Главная страница ИД «Первого сентября»Главная страница газеты «Первое сентября»Содержание №64/2002

Вторая тетрадь. Школьное дело

КУЛЬТУРНАЯ ГАЗЕТА 
СЛУГИ ТЕРПСИХОРЫ 

Сергей КОНАЕВ

Без предосторожности

Премьеры Большого театра

Балетные новинки, представленные Большим театром в прошедшем сезоне, разнились по жанру, группам движений и актерским задачам. Их выбор был явно продиктован заботой о всесторонности развития труппы, что справедливо связали с педагогическими пристрастиями худрука балета Бориса Акимова. Явной была и опора на традицию – предпочтение отдавалось излюбленным в Москве сюжетным балетам-пьесам.
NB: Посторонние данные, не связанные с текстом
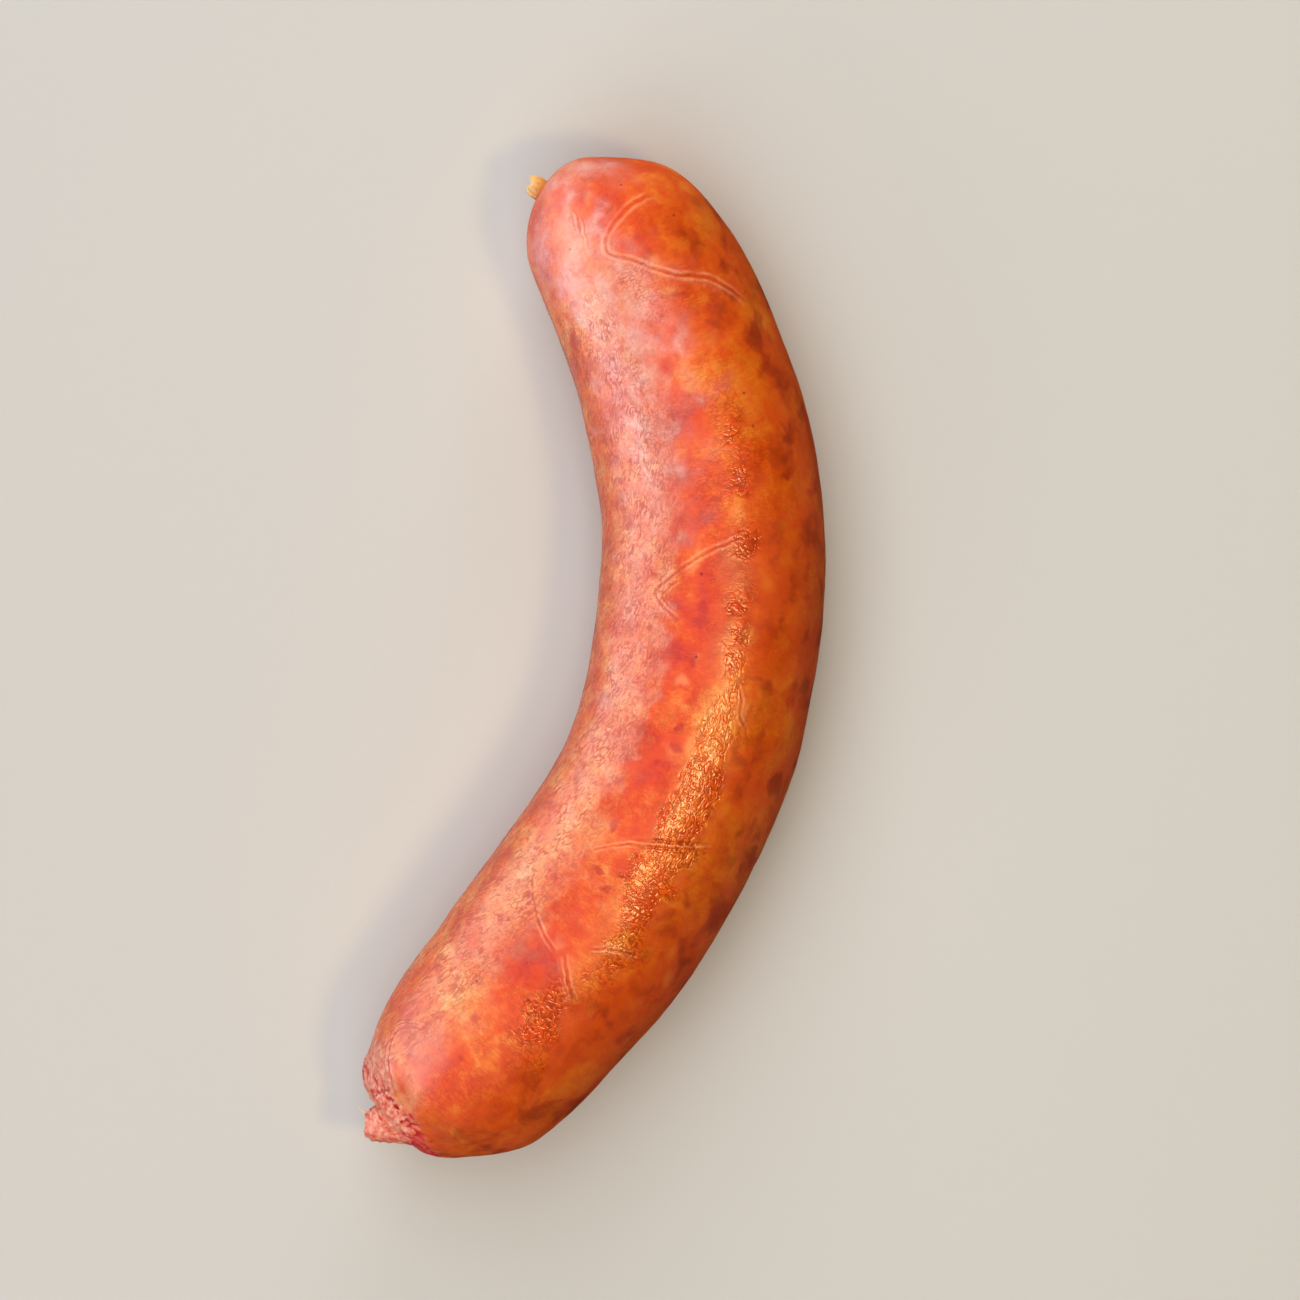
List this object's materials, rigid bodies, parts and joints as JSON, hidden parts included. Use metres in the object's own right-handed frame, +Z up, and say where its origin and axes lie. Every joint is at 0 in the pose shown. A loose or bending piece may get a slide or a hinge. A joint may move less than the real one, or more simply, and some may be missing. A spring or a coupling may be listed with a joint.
{
  "type": "dry-cured sausage",
  "caption": "Bent, plump link of coarse cured meat in a natural casing, with a gathered cut tail and a dried twisted nub, lying on its side.",
  "frame": {"origin": "centre of the bounding box in plan, on the surface that the link rests on", "axes": "+X along the chord from the cut tail to the dried nub, +Y into the hollow of the bend, +Z up"},
  "size_m": [0.1754, 0.0668, 0.0361],
  "materials": {
    "casing": "moist satin"
  },
  "bodies": {
    "root": {"sausage": "casing"}
  },
  "joints": []
}
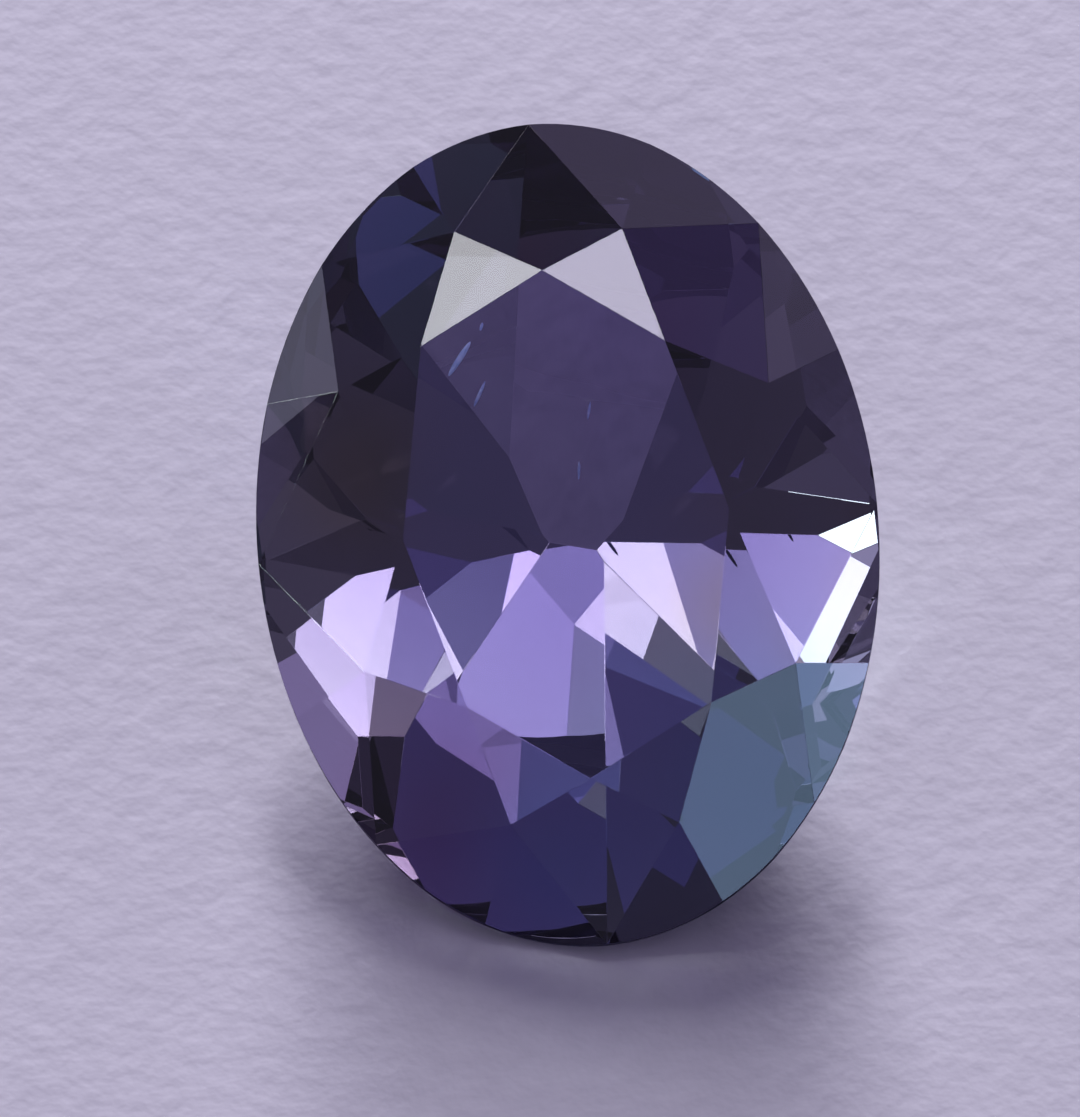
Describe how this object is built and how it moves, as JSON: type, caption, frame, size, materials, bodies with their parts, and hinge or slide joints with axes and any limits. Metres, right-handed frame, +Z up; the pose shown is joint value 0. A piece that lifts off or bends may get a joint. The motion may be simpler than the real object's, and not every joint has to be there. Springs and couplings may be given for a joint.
{
  "type": "oval faceted tanzanite gemstone",
  "caption": "Loose oval faceted violet-blue gemstone with a brilliant crown and a keeled pavilion, lying tipped back on one flat pavilion facet.",
  "frame": {"origin": "centre of the stone's box, on the surface that it lies on", "axes": "+Z up from that surface, +Y towards the raised end of the stone, table facing -Y and up"},
  "size_m": [0.006, 0.0066, 0.0048],
  "materials": {
    "tanzanite_crystal": "polished flat facets, clear violet-blue crystal"
  },
  "bodies": {
    "root": {"tanzanite": "tanzanite_crystal"}
  },
  "joints": []
}
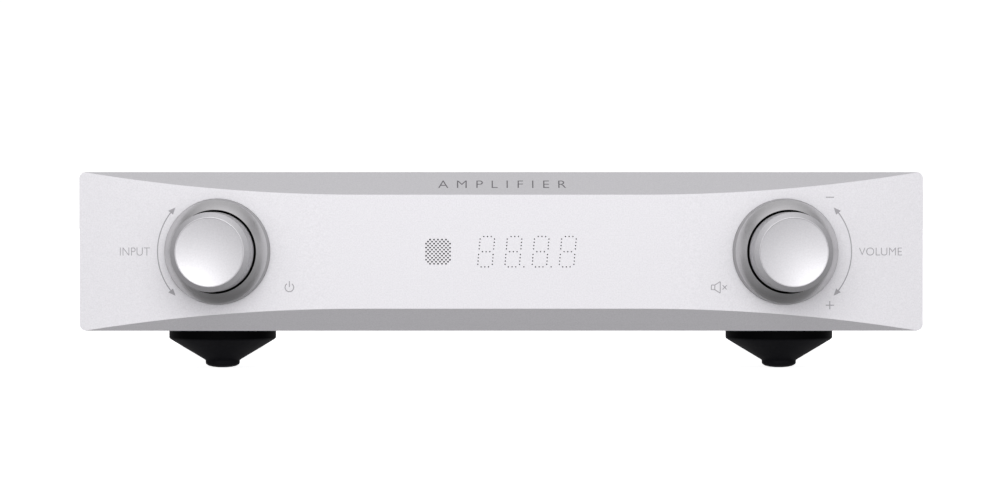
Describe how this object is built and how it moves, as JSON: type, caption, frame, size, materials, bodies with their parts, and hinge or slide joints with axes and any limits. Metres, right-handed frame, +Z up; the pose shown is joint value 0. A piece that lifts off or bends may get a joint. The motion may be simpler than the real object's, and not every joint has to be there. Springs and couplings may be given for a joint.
{
  "type": "integrated amplifier",
  "caption": "Half-width integrated amplifier with a bowed front panel, push-and-turn knobs in ring bezels, dot-matrix window, cone feet and rear terminals.",
  "frame": {"origin": "on the ground, under the middle of the amplifier's overall box", "axes": "+Z up; the front panel faces -Y; +X is the right-hand side seen from the front"},
  "size_m": [0.235, 0.2809, 0.0555],
  "materials": {
    "anodised_aluminium": "satin",
    "turned_aluminium": "satin",
    "knob_aluminium": "satin",
    "steel": "satin",
    "gilt_brass": "polished",
    "circuit_board": "satin",
    "black_plastic": "matte",
    "red_plastic": "satin",
    "smoked_window": "gloss",
    "foot_rubber": "matte",
    "copper_winding": "satin",
    "capacitor_sleeve": "satin"
  },
  "bodies": {
    "chassis": {"front_panel": "anodised_aluminium", "top_cover": "anodised_aluminium", "bottom_tray": "anodised_aluminium", "rear_panel": "anodised_aluminium", "heat_sink": "anodised_aluminium", "display_diffuser": "smoked_window", "display_board": "circuit_board", "main_board": "circuit_board", "power_board": "circuit_board", "amplifier_module_left": "circuit_board", "amplifier_module_right": "circuit_board", "input_board": "circuit_board", "volume_board": "circuit_board", "input_bezel": "turned_aluminium", "input_encoder": "steel", "input_nut": "steel", "input_push_switch": "black_plastic", "volume_bezel": "turned_aluminium", "volume_encoder": "steel", "volume_nut": "steel", "volume_push_switch": "black_plastic", "foot_front_left": "foot_rubber", "foot_front_right": "foot_rubber", "foot_rear_left": "foot_rubber", "foot_rear_right": "foot_rubber", "mains_transformer": "copper_winding", "transformer_clamp": "steel", "reservoir_capacitor_left": "capacitor_sleeve", "reservoir_capacitor_right": "capacitor_sleeve", "speaker_right_plus_post": "gilt_brass", "speaker_right_minus_post": "gilt_brass", "speaker_left_plus_post": "gilt_brass", "speaker_left_minus_post": "gilt_brass", "line_input_1": "black_plastic", "line_input_2": "black_plastic", "subwoofer_output": "black_plastic", "coaxial_input": "black_plastic", "optical_input_1": "black_plastic", "optical_input_2": "black_plastic", "data_socket": "steel", "mains_inlet": "black_plastic", "rocker_housing": "black_plastic"},
    "input_plunger_body": {"input_plunger": "gilt_brass"},
    "input_control": {"input_knob": "knob_aluminium", "input_shaft": "steel"},
    "volume_plunger_body": {"volume_plunger": "gilt_brass"},
    "volume_control": {"volume_knob": "knob_aluminium", "volume_shaft": "steel"},
    "right_plus_clamp": {"speaker_right_plus_washer": "gilt_brass"},
    "right_plus_cap": {"speaker_right_plus_cap": "red_plastic"},
    "right_minus_clamp": {"speaker_right_minus_washer": "gilt_brass"},
    "right_minus_cap": {"speaker_right_minus_cap": "black_plastic"},
    "left_plus_clamp": {"speaker_left_plus_washer": "gilt_brass"},
    "left_plus_cap": {"speaker_left_plus_cap": "red_plastic"},
    "left_minus_clamp": {"speaker_left_minus_washer": "gilt_brass"},
    "left_minus_cap": {"speaker_left_minus_cap": "black_plastic"},
    "rocker": {"power_rocker": "black_plastic"},
    "fuse_carrier": {"fuse_drawer": "black_plastic"},
    "shutter_1": {"optical_shutter_1": "black_plastic"},
    "shutter_2": {"optical_shutter_2": "black_plastic"}
  },
  "joints": [
    {"name": "input_push", "type": "slide", "parent": "chassis", "child": "input_plunger_body", "axis": [0.0834, 0.9965, 0], "range_m": [0, 0.0006], "stiffness_N_per_m": 2500, "springref_m": -0.0004},
    {"name": "input_turn", "type": "hinge", "parent": "input_plunger_body", "child": "input_control", "pos_m": [-0.0788, -0.12374, 0.0334], "axis": [-0.0834, -0.9965, 0], "continuous": true},
    {"name": "volume_push", "type": "slide", "parent": "chassis", "child": "volume_plunger_body", "axis": [-0.0834, 0.9965, 0], "range_m": [0, 0.0006], "stiffness_N_per_m": 2500, "springref_m": -0.0004},
    {"name": "volume_turn", "type": "hinge", "parent": "volume_plunger_body", "child": "volume_control", "pos_m": [0.0788, -0.12374, 0.0334], "axis": [0.0834, -0.9965, 0], "continuous": true},
    {"name": "right_plus_lift", "type": "slide", "parent": "chassis", "child": "right_plus_clamp", "axis": [0, 1, 0], "range_m": [0, 0.005]},
    {"name": "right_plus_unscrew", "type": "hinge", "parent": "right_plus_clamp", "child": "right_plus_cap", "pos_m": [0.101, 0.13, 0.0334], "axis": [0, 1, 0], "range_deg": [0, 1800]},
    {"name": "right_minus_lift", "type": "slide", "parent": "chassis", "child": "right_minus_clamp", "axis": [0, 1, 0], "range_m": [0, 0.005]},
    {"name": "right_minus_unscrew", "type": "hinge", "parent": "right_minus_clamp", "child": "right_minus_cap", "pos_m": [0.082, 0.13, 0.0334], "axis": [0, 1, 0], "range_deg": [0, 1800]},
    {"name": "left_plus_lift", "type": "slide", "parent": "chassis", "child": "left_plus_clamp", "axis": [0, 1, 0], "range_m": [0, 0.005]},
    {"name": "left_plus_unscrew", "type": "hinge", "parent": "left_plus_clamp", "child": "left_plus_cap", "pos_m": [0.063, 0.13, 0.0334], "axis": [0, 1, 0], "range_deg": [0, 1800]},
    {"name": "left_minus_lift", "type": "slide", "parent": "chassis", "child": "left_minus_clamp", "axis": [0, 1, 0], "range_m": [0, 0.005]},
    {"name": "left_minus_unscrew", "type": "hinge", "parent": "left_minus_clamp", "child": "left_minus_cap", "pos_m": [0.044, 0.13, 0.0334], "axis": [0, 1, 0], "range_deg": [0, 1800]},
    {"name": "power_rocker_tilt", "type": "hinge", "parent": "chassis", "child": "rocker", "pos_m": [-0.06, 0.1145, 0.0334], "axis": [1, 0, 0], "range_deg": [0, 18]},
    {"name": "fuse_drawer_slide", "type": "slide", "parent": "chassis", "child": "fuse_carrier", "axis": [0, 1, 0], "range_m": [0, 0.014]},
    {"name": "optical_shutter_1_swing", "type": "hinge", "parent": "chassis", "child": "shutter_1", "pos_m": [0.011, 0.1185, 0.0454], "axis": [-1, 0, 0], "range_deg": [0, 80], "stiffness_Nm_per_rad": 0.00005, "springref_deg": -11.46},
    {"name": "optical_shutter_2_swing", "type": "hinge", "parent": "chassis", "child": "shutter_2", "pos_m": [0.011, 0.1185, 0.0284], "axis": [-1, 0, 0], "range_deg": [0, 80], "stiffness_Nm_per_rad": 0.00005, "springref_deg": -11.46}
  ],
  "couplings": [
    {"joint": "right_plus_unscrew", "follows": "right_plus_lift", "rad_per_m": 6283.2},
    {"joint": "right_minus_unscrew", "follows": "right_minus_lift", "rad_per_m": 6283.2},
    {"joint": "left_plus_unscrew", "follows": "left_plus_lift", "rad_per_m": 6283.2},
    {"joint": "left_minus_unscrew", "follows": "left_minus_lift", "rad_per_m": 6283.2}
  ]
}
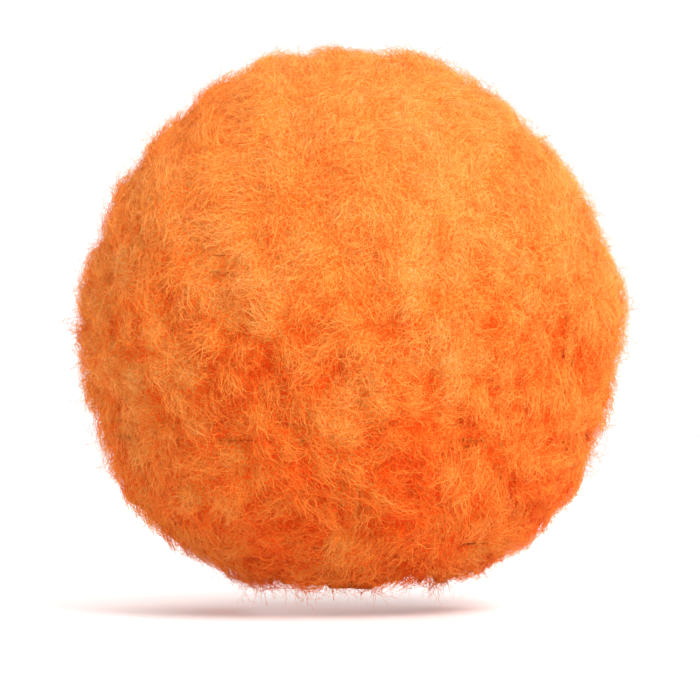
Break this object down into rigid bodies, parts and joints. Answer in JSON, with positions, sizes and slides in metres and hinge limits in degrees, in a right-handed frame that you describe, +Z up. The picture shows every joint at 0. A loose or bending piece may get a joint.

Вначале французский классик Ролан Пети специально для Большого сочинил «Три карты» на сюжет повести А.С.Пушкина, потом настал черед «Тщетной предосторожности» не менее великого англичанина Фредерика Аштона, которую в театр перенесли Александр Маршалл Грант (первый исполнитель партии Алена, получивший права на балет по завещанию хореографа), а также балетмейстер-репетитор из Бразилии Эмилио Мартинс.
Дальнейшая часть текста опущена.